So You Think Kansas Is Flat?

So you think Kansas is flat? Okay … most of the state is. But not the Konza Prairie which is located in the northern Flint Hills of eastern-central Kansas.  This narrow chain of hills counts as its own ecoregion because it is home to the densest remaining tall grass prairie in North America. Early European settlers, unable to plow the area due to its rocky soil composition, used the region for grazing livestock thus leaving the grasslands intact. Due to dry conditions this summer, the grasses probably will not reach their full height. Nevertheless, this expanse of prairie with its soft, rolling hills is still something to see … and it proves that Kansas isn’t all flat!

The Konza Prairie is co-owned by The Nature Conservancy and Kansas State University. While much of the area is dedicated for use as a biological research station, fortunately there are several trails open to the public. The trails are frequently used by hikers and joggers, birders, and photographers and other artists out to capture the beauty of this land. If you have been following my blog this week, you’ve probably figured out how much I enjoy photographing this area. (I’ve also done a few paintings of the prairie.) However, my next post will be back to food.

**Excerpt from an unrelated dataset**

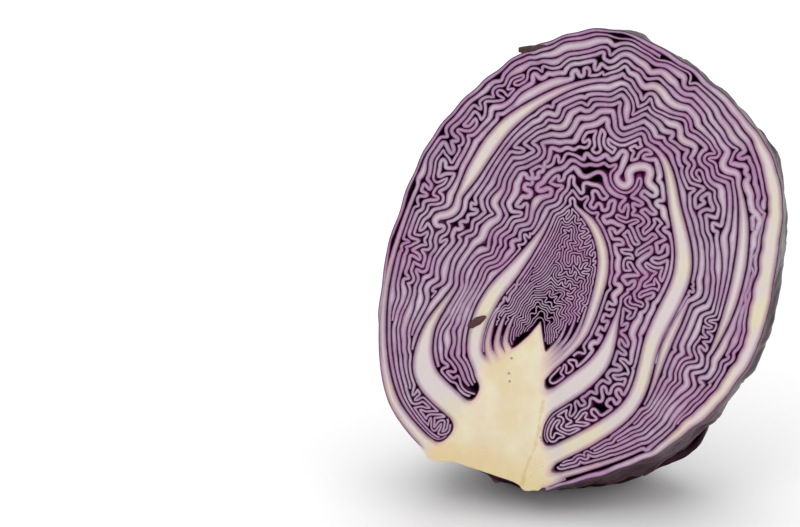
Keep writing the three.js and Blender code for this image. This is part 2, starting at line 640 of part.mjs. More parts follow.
// The core: half-round slices between its left and right edge, up to the growing tip. With a margin it
// is the same shape a little larger all round, which stands ahead of the cut face too.
function coreRings(margin) {
  const rings = new Rings();
  const around = 10;
  const front = margin > 0 ? [-1.5] : [];
  const slices = CORE_LEFT.slice(0, -1).map((left, n) => {
    const right = CORE_RIGHT[n];
    const middle = left.clone().add(right).multiplyScalar(0.5);
    if (n === 0) middle.y -= 2 * margin;
    const half = right.clone().sub(left).multiplyScalar(0.5);
    half.multiplyScalar(1 + margin / half.length());
    const arc = Array.from({ length: around + 1 }, (_, i) => {
      const angle = (Math.PI * i) / around;
      const p = middle.clone().addScaledVector(half, Math.cos(angle));
      return new THREE.Vector3(p.x, Math.sin(angle) * half.length() * 0.9, p.y);
    });
    const ahead = front.flatMap((y) => [arc[around], arc[0]].map((end) => end.clone().setY(y)));
    return rings.add([...arc, ...ahead].map(stood));
  });
  slices.slice(1).forEach((far, i) => rings.wall(slices[i], far));
  const tip = rings.add([stood(new THREE.Vector3(TIP.x, -margin, TIP.y + 2 * margin))])[0];
  const last = slices[slices.length - 1];
  last.forEach((a, i) => rings.faces.push([a, last[(i + 1) % last.length], tip]));
  const base = slices[0];
  base.slice(1, -1).forEach((_, i) => rings.faces.push([base[0], base[i + 2], base[i + 1]]));
  return rings;
}

function coreSolid() {
  const { corners, faces } = coreRings(0);
  placed.push({ name: "core", corners, faces, skin: corners.map(() => false), material: FLESH });
}

// The back leaf wraps the back of the head like a bowl, from a wavy rim to the pole.
// It is attached behind the stem, where its rim comes lowest and its midrib starts.
const stemFoot = CORE_LEFT[0].clone().add(CORE_RIGHT[0]).multiplyScalar(0.5).sub(TIP);
const STEM_ANGLE = Math.atan2(stemFoot.y, stemFoot.x);
const RIM_FLARE = 0.4; // how far its rim turns outward

// A point of the head's skin, in a direction from the growing tip and at a depth
function skinPoint(angle, depth) {
  const ray = new THREE.Vector2(Math.cos(angle), Math.sin(angle));
  return stood(carriedBack(TIP.clone().addScaledVector(ray, reachAt(angle)), depth));
}

// The way out of the head at such a point
function outwardAt(angle, depth) {
  const on = skinPoint(angle, depth);
  const deeper = skinPoint(angle, Math.min(depth + 0.01, 1)).sub(on);
  const beside = skinPoint(angle - 0.01, depth).sub(on);
  const outward = deeper.cross(beside).normalize();
  const fromTip = on.clone().sub(stood(new THREE.Vector3(TIP.x, 0, TIP.y)));
  return outward.dot(fromTip) < 0 ? outward.negate() : outward;
}

function backLeafSolid() {
  const { around, rows, thickness, clear } = BACK_LEAF;
  const rings = new Rings();
  const rimWaves = waves(FOLD_SEED + 80, 1.9, 4);
  const layer = (lift, share) =>
    Array.from({ length: around }, (_, i) => {
      const angle = -(i / around) * 2 * Math.PI;
      const fromStem = Math.abs(Math.atan2(Math.sin(angle - STEM_ANGLE), Math.cos(angle - STEM_ANGLE)));
      const nearStem = Math.exp(-((fromStem / 0.42) ** 2));
      const wavyRim = BACK_LEAF.rim + 0.05 * rimWaves(Math.cos(angle), Math.sin(angle));
      const rim = THREE.MathUtils.lerp(wavyRim, BACK_LEAF.rimAtStem, nearStem);
      const depth = rim + (1 - rim) * share;
      const ridge = Math.exp(-((fromStem / (0.16 + 0.25 * share)) ** 2)) * (1 - share) ** 0.7;
      const rib = lift > clear ? BACK_LEAF.rib * ridge : 0;
      const flare = share === 0 ? RIM_FLARE : 0;
      return skinPoint(angle, depth).addScaledVector(outwardAt(angle, depth), lift + rib + flare);
    });
  const swell = swellAt(HEAD_DEPTH);
  const pole = (lift) => {
    const centre = new THREE.Vector3(TIP.x + BULGE.x * swell, HEAD_DEPTH + lift, TIP.y + BULGE.y * swell);
    return rings.add([stood(centre)])[0];
  };
  const shares = Array.from({ length: rows }, (_, i) => Math.sin((i / rows) * (Math.PI / 2)));
  const outer = shares.map((share) => rings.add(layer(clear + thickness, share)));
  const inner = shares.map((share) => rings.add(layer(clear, share)));
  const outerPole = pole(clear + thickness);
  const innerPole = pole(clear);
  outer.slice(1).forEach((far, i) => rings.wall(outer[i], far));
  inner.slice(1).forEach((far, i) => rings.wall(far, inner[i]));
  rings.wall(inner[0], outer[0]);
  const lastOuter = outer[rows - 1];
  const lastInner = inner[rows - 1];
  lastOuter.forEach((a, i) => rings.faces.push([a, lastOuter[(i + 1) % around], outerPole]));
  lastInner.forEach((a, i) => rings.faces.push([lastInner[(i + 1) % around], a, innerPole]));
  const skin = rings.corners.map((_, i) => i < around * rows || i === outerPole);
  placed.push({ name: "back_leaf", corners: rings.corners, faces: rings.faces, skin, material: OUTSIDE });
}

// Build

const lines = grownLines().map((line) => simplified(line).map((k) => ({ ...k })));
const halves = fittedHalves(lines);
LEAVES.forEach((leaf, i) => {
  const outermost = leaf.level === 0;
  const inside = leaf.level < 0.2 ? WRAPPER_DEPTHS : INNER_DEPTHS;
  const sides = ribbonSides(lines[i], halves[i]);
  const material = outermost ? OUTSIDE : BLADE;
  const resting = leaf.name === "outer_leaf_right";
  leafSolid(leaf.name, sides, outermost ? OUTER_DEPTHS : inside, material, resting);
});
coreSolid();
backLeafSolid();

// Rest: the lowest outside is pressed flat, and the layers above it give way a little
const lowest = Math.min(...placed.flatMap(({ corners }) => corners.map((v) => v.z)));
const floor = lowest + FLAT_REST;
function pressed(v, skin) {
  const height = v.z - floor;
  const given = REST_LIFT * Math.max(0, 1 - Math.max(height, 0) / REST_LIFT_HEIGHT);
  return v.setZ(skin ? Math.max(height, 0) : height + given);
}
for (const { corners, skin } of placed) corners.forEach((v, i) => pressed(v, skin[i]));

// Set the origin under the middle of the whole object
const bounds = new THREE.Box3().setFromPoints(placed.flatMap(({ corners }) => corners));
const middle = bounds.getCenter(new THREE.Vector3()).setZ(0);

function geometryOf(corners, faces) {
  const geometry = new THREE.BufferGeometry();
  const positions = corners.flatMap((v) => v.toArray());
  geometry.setAttribute("position", new THREE.Float32BufferAttribute(positions, 3));
  geometry.setIndex(faces.flat());
  return geometry;
}

function solidOf(geometry) {
  const merged = mergeVertices(geometry, 1e-4);
  const vertProperties = merged.attributes.position.array;
  const triVerts = new Uint32Array(merged.index.array);
  return new wasm.Manifold(new wasm.Mesh({ numProp: 3, vertProperties, triVerts }));
}

function meshFrom(solid) {
  const { vertProperties, triVerts } = solid.getMesh();
  const geometry = new THREE.BufferGeometry();
  geometry.setAttribute("position", new THREE.BufferAttribute(new Float32Array(vertProperties), 3));
  geometry.setIndex(new THREE.BufferAttribute(new Uint32Array(triVerts), 1));
  return geometry;
}

const cabbage = new THREE.Group();
for (const { name, corners, faces, material } of placed) {
  const mesh = new THREE.Mesh(geometryOf(corners.map((v) => v.sub(middle)), faces), material);
  mesh.name = name;
  cabbage.add(mesh);
}

// Cut each leaf that grows from the core back to the core's surface
const core = cabbage.getObjectByName("core");
const larger = coreRings(CORE_CLEAR);
const cutter = solidOf(geometryOf(larger.corners.map((v) => pressed(v, false).sub(middle)), larger.faces));
for (const mesh of cabbage.children) {
  if (mesh === core) continue;
  const cut = solidOf(mesh.geometry).subtract(cutter);
  const pieces = cut.decompose().sort((a, b) => b.volume() - a.volume());
  mesh.geometry = meshFrom(pieces[0]);
}

export default cabbage;
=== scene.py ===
"""Looks of the halved red cabbage: its folded leaves, core and waxy outside, with floor, light and camera.

Lengths are in millimetres on the cut face (x to the right, y up, as it is seen) until row_frame() turns them
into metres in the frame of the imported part.
"""

import math

import bpy
import numpy as np
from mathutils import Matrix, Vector, kdtree


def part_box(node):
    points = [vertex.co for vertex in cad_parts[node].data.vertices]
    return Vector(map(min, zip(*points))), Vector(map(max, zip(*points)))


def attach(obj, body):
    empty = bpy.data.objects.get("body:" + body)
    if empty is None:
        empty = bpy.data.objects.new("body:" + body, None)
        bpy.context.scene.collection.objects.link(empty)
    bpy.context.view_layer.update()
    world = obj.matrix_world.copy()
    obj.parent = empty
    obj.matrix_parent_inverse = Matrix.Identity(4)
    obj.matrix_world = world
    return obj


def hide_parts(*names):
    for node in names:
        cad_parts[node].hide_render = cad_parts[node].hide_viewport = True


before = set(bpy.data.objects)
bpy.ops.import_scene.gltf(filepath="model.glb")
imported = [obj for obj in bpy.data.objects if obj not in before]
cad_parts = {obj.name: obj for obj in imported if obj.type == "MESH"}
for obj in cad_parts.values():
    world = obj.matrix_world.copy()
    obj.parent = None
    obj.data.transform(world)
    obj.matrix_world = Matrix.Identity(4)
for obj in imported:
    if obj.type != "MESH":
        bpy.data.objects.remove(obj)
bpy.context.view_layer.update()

# Head, as in the part's source. Each shell runs from the left foot over the crown to the right foot.
HEAD_DEPTH = 74.0
LEAN_BACK = math.radians(11)
BULGE = np.array([3.5, -4.0])
SAG, SAG_ANGLE, SAG_WIDTH = 0.12, math.radians(-60), math.radians(34)
BULGE_DEPTH = 0.5
REST_LIFT, REST_LIFT_HEIGHT = 3.4, 28.0
SEED = 12
STATIONS = 12
SHELLS = np.array([
    [[-52.2, -72.6], [-68.5, -53], [-73.7, -23.3], [-70, 8.1], [-55.6, 45.2], [-27.4, 74.1], [6.7, 85.9],
     [43.7, 68.1], [67.8, 39.6], [69.6, 6.3], [61.1, -32.6], [31.9, -65.9], [-12.6, -84.4]],
    [[-44.4, -53], [-55.2, -41.9], [-54.4, -26.3], [-44.4, -9.6], [-35.2, 8.1], [-25.9, 34.1], [3, 52.6],
     [27, 44.4], [34.1, 23], [37.8, 0], [28.1, -25.2], [19.3, -53], [-10.7, -74.1]],
    [[-34.4, -38.5], [-37, -32.2], [-35.6, -22.2], [-31.1, -11.9], [-23, -1.5], [-15.2, 9.6], [-7.8, 24.1],
     [0.4, 20.4], [5.9, 12.6], [8.1, 2.2], [5.9, -11.1], [0.4, -26.3], [-12.2, -40]],
    [[-24.4, -30.7], [-25.2, -27.4], [-23.7, -22.2], [-21.5, -17.8], [-19.3, -15.2], [-16.7, -13.3],
     [-13.7, -12.6], [-10.7, -13.7], [-8.5, -15.9], [-7, -18.9], [-7, -23], [-8.9, -27.4], [-12.2, -31.9]],
])
CORE_LEFT = np.array([[-52.2, -73], [-48.1, -66.7], [-43, -60.4], [-38.5, -53], [-35.2, -45.6],
                      [-32.6, -39.3], [-27.8, -34.1], [-23, -30.4], [-18.5, -25.9], [-14.4, -20.7]])
CORE_RIGHT = np.array([[-13.3, -84.8], [-9.6, -80], [-10.7, -74.1], [-11.9, -67.8], [-12.2, -60.4],
                       [-13, -53], [-12.6, -45.6], [-12.6, -38.1], [-12.2, -31.9], [-14.4, -20.7]])
TIP = CORE_LEFT[-1]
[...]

20 responses to “So You Think Kansas Is Flat?

  1. Pingback: Kansas | Everything About Hiking

  2. Really enjoy your nature pics. First shot of the Prarie is beautiful yet lonely- what a unique landscape.

  3. I’ve been through this part of Kansas, but unfortunately, it was in the dark. I remember straining my eyes to try and look into the hills and canyons. Thanks for some daylight pictures!

  4. I would like to know how you give your photos such depth. I’ve tried to take pictures in the Flint Hills, and they just don’t capture the undulations very well. This month, my husband and I discovered a sizable hill in Franklin County, from which you can see the entire western side of the county, and I just couldn’t quite capture the depth and magnificence. I know part of it is that I’m just using a run-of-the-mill camera, but I’m curious how you frame your photos to really emphasize the shape.

    • I am glad that you like the photos. Using a zoom lens lets me stay on the trails while trying to get the shots that I want. It brings the hills closer. (One isn’t supposed to go off-trail on the Konza.) When I start out at a location I take a couple of practice shots at different settings to see what works best with the light for giving me the depth and exposure that I want and then I make sure to adjust them as conditions change. For framing photos, I think that I just have a habit of always thinking about composition, though sometimes I get home and look at one of my photos and wonder what on earth I was trying to capture. I look for angles that show repetition and intersection of shapes. Also, I’d say that a big thing for me is that I practice a lot. I take photos of something or another almost every day. Good luck! I’ll watch to see if you post any photos on your blog.